Exercise brief -> For each line of the data below that holds "from", copy the line.

Given data ->
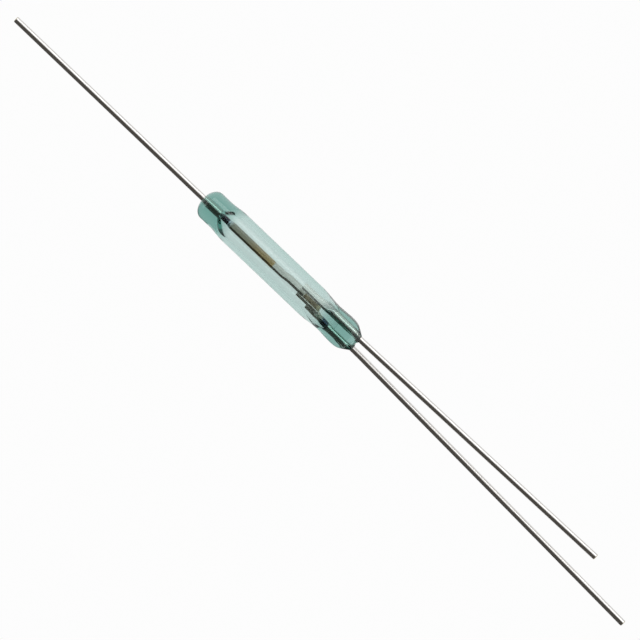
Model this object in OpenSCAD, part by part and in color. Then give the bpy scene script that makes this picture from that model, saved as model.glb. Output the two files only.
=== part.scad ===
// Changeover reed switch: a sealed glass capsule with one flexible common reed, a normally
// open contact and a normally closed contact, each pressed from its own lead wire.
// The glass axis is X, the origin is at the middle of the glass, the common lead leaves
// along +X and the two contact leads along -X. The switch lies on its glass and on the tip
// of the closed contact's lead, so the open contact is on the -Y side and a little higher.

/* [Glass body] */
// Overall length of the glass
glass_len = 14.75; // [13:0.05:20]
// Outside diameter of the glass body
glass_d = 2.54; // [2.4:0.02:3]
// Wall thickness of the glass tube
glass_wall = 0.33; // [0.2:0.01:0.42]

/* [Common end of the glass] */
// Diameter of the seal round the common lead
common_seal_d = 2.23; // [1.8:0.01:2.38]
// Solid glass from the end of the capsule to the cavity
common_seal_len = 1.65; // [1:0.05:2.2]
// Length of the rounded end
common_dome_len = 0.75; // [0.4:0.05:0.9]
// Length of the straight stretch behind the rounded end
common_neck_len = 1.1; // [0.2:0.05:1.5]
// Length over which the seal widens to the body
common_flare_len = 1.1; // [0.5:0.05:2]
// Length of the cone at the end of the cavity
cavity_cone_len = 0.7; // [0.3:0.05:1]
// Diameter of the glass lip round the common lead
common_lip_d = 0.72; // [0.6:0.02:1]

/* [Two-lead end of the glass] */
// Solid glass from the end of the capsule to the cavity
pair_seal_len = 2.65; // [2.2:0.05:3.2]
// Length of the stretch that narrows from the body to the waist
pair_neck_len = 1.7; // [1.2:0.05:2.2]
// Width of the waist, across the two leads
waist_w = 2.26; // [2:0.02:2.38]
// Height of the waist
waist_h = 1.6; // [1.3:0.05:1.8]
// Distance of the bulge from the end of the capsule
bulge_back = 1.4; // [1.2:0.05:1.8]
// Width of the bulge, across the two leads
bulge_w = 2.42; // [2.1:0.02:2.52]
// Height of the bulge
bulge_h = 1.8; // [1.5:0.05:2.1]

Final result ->
Model this object in OpenSCAD, part by part and in color. Then give the bpy scene script that makes this picture from that model, saved as model.glb. Output the two files only.
// open contact and a normally closed contact, each pressed from its own lead wire.
// Solid glass from the end of the capsule to the cavity
// Solid glass from the end of the capsule to the cavity
// Length of the stretch that narrows from the body to the waist
// Distance of the bulge from the end of the capsule